2399 idiṓtēs (from 2398 /ídios, "own") – properly, of one's own self; used of a person who conspicuously lacks education or status – hence, easily misunderstood as being uninstructed (unrefined, "unlettered in speech").

NAS Exhaustive Concordance
Word Origin
from idios
Definition
a private or unskilled person
NASB Translation
ungifted (1), ungifted man (1), ungifted men (1), unskilled (1), untrained (1).

Thayer's
STRONGS NT 2399: ἰδιώτης

ἰδιώτης, ἰδιώτου, (ἴδιος), very common in Greek writings from Herodotus down; properly, a private person, opposed to a magistrate, ruler, king; but the noun has many other meanings also, each one of which is understood from its antithesis, as e. g. a common soldier, as opposed to a military officer; a writer of prose, as opposed to a poet.
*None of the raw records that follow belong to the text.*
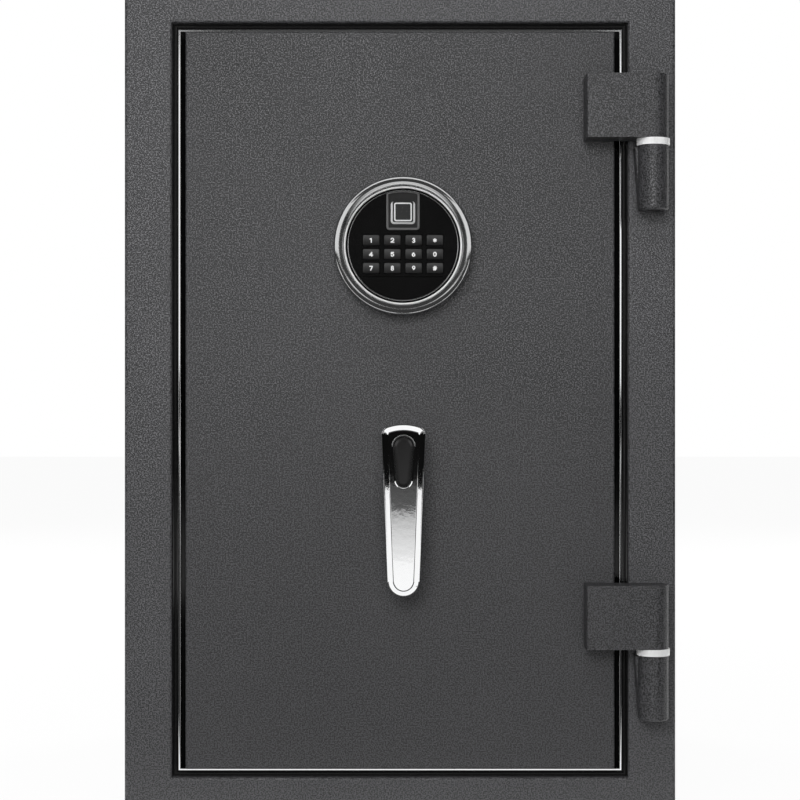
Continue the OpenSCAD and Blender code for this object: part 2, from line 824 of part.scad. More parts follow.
module inner_panel() {
    corner = 5;
    lug_x = box_w / 2 + lid_lap + slide_gap;
    color(plastic_grey) difference() {
        union() {
            slab(pan_d, door_d) at_mid() rounded_rect(cover_w, cover_h, corner);
            for (s = [-1, 1])
                translate([battery_x + s * (lug_x + lug_w / 2), y_at(lid_axis_d) - over / 2, lid_axis_z])
                    cube([lug_w, 2 * (lid_axis_d - door_d) + over, lug_t], center = true);
        }
        slab(pan_d - over, door_d - pan_t) at_mid()
            rounded_rect(cover_w - 2 * pan_t, cover_h - 2 * pan_t, corner - pan_t);
        for (z = bolt_zs) {
            bar_x(bolt_r + 0.6, bolt_d, z, -cover_w / 2 - over, -cover_w / 2 + pan_t + over);
            bar_x(dog_r + 0.6, bolt_d, z, cover_w / 2 - pan_t - over, cover_w / 2 + over);
        }
        slab(door_d - pan_t - over, door_d + over) translate([battery_x, battery_z])
            square([box_w, box_h], center = true);
        bar_y(button_r + slide_gap, button_x, battery_z, door_d - pan_t - over, door_d + over);
        for (p = pillars) bar_y(screw_r + 0.2, p[0], p[1], door_d - pan_t - over, door_d + over);
        bar_x(trunnion_r + run_gap, lid_axis_d, lid_axis_z, battery_x - lug_x - lug_w - over,
            battery_x + lug_x + lug_w + over);
    }
}

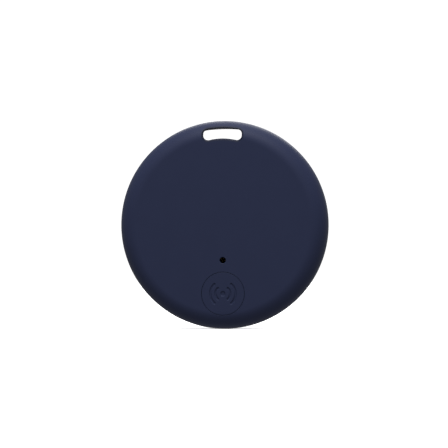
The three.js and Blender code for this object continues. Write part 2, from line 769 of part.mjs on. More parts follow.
function doorSeal() {
  const radius = SEAL_SECTION / 2;
  const middle = (ledgeInner + recessRadius) / 2;
  const y = (recessFloor + flangeUnder) / 2;
  const section = arc(middle, y, radius, 0, 2 * Math.PI, HALF_ROUND_STEPS);
  return turned([...section, section[0]], CASE_SEGMENTS);
}

// ---- Finishes ----

function finish(color, roughness, metalness = 0) {
  return new THREE.MeshStandardMaterial({ color, roughness, metalness, flatShading: true });
}

const casingFinish = finish(0x292e42, 0.55);
const sealFinish = finish(0x1c1c1e, 0.8);
const boardFinish = finish(0x1d4a35, 0.45);
const mouldedFinish = finish(0x18181a, 0.6);
const steelFinish = finish(0xb9bcc0, 0.3, 1);
const tinFinish = finish(0xc9ccd0, 0.4, 1);
const brassFinish = finish(0xc9a24a, 0.35, 1);
const ceramicFinish = finish(0xe4e0d4, 0.5);

// ---- Assembly ----

function piece(name, solid, material, place = [0, 0, 0], turn = 0) {
  const mesh = new THREE.Mesh(geometryOf(solid), material);
  mesh.name = name;
  mesh.position.set(...place);
  mesh.rotation.y = turn;
  return mesh;
}

function groupAt(place, ...members) {
  const group = new THREE.Group();
  group.position.set(...place);
  return group.add(...members);
}

function casing() {
  return groupAt(
    [0, 0, 0],
    piece("front_shell", frontShell(), casingFinish),
    piece("back_shell", backShell(), casingFinish),
    piece("battery_door", batteryDoor(), casingFinish),
    piece("door_seal", doorSeal(), sealFinish),
  );
}

function button() {
  return groupAt(
    [0, 0, -buttonDrop],
    piece("button_cap", buttonCap(), casingFinish),
    piece("button_pad", buttonPad(), sealFinish),
  );
}

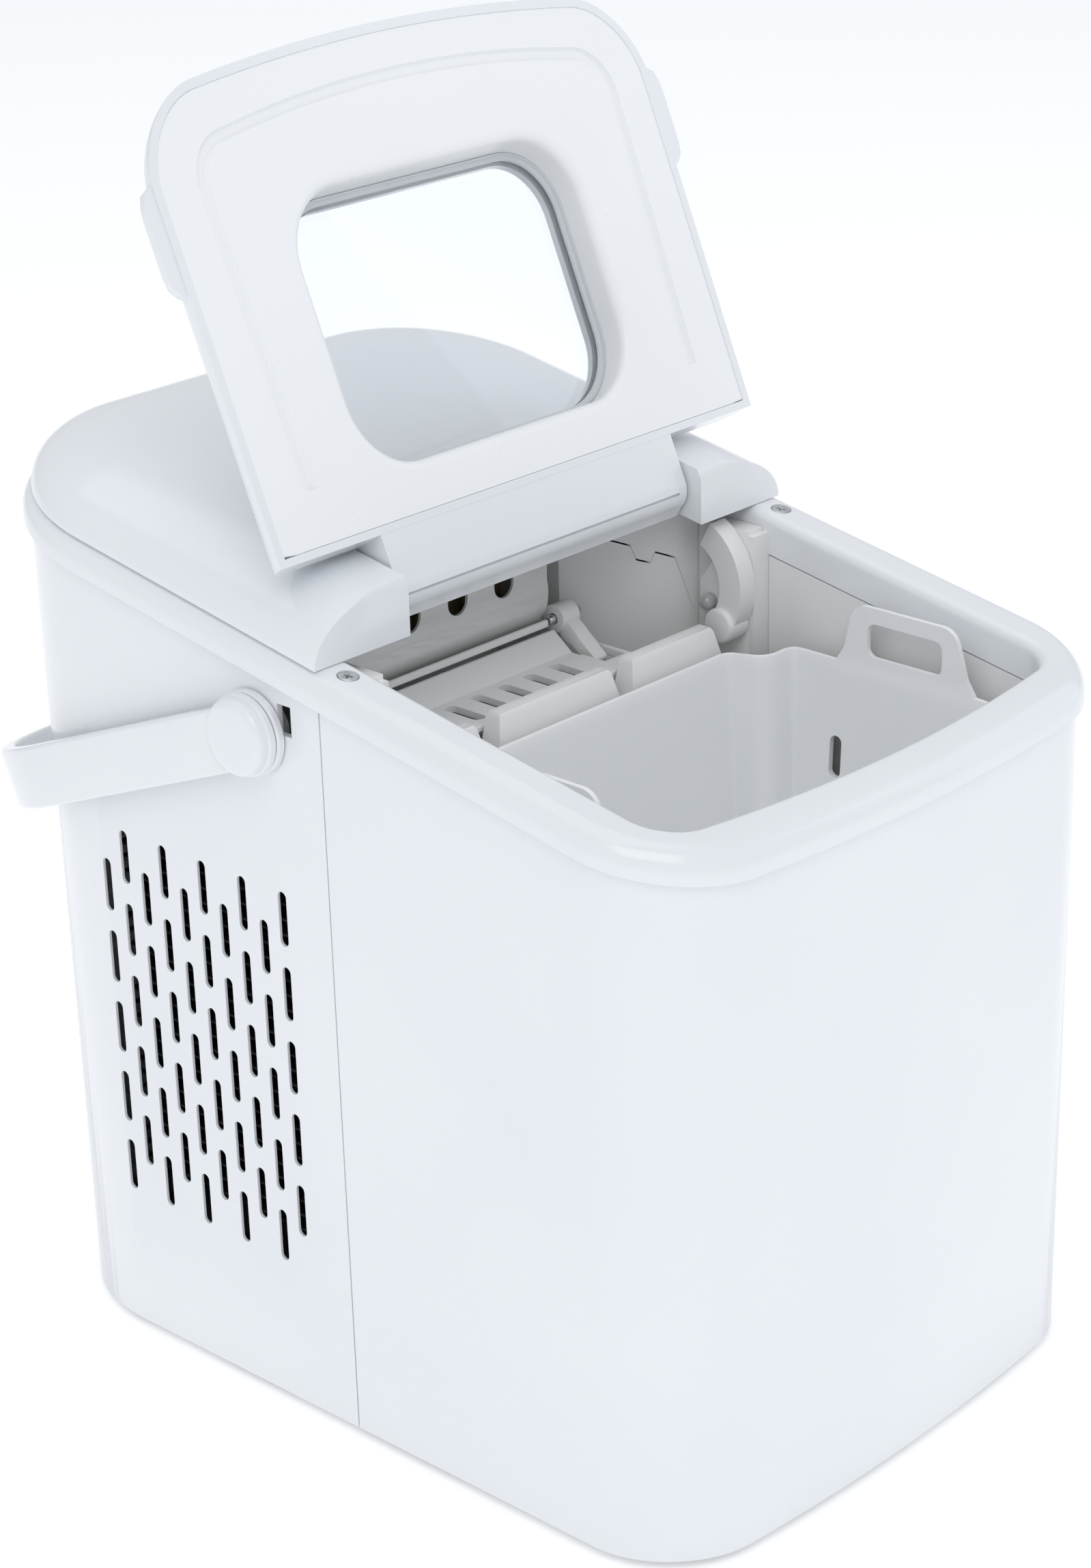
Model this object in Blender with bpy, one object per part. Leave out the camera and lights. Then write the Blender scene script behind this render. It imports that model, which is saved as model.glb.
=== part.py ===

In the N. T. an unlearned, illiterate, man, opposed to the learned, the educated: Acts 4:13; as often in classical Greek, unskilled in any art: in eloquence (Isocrates, p. 43 a.), with the dative of respect, τῷ λόγῳ, 2 Corinthians 11:6 (A. V. rude in speech); a Christian who is not a prophet, 1 Corinthians 14:24; "destitute of the 'gift of tongues,'" 1 Corinthians 14:16, 23. (Cf. Trench, § lxxix.)



Strong's
ignorant, rude, unlearned.

From idios; a private person, i.e. (by implication) an ignoramus (compare "idiot") -- ignorant, rude, unlearned.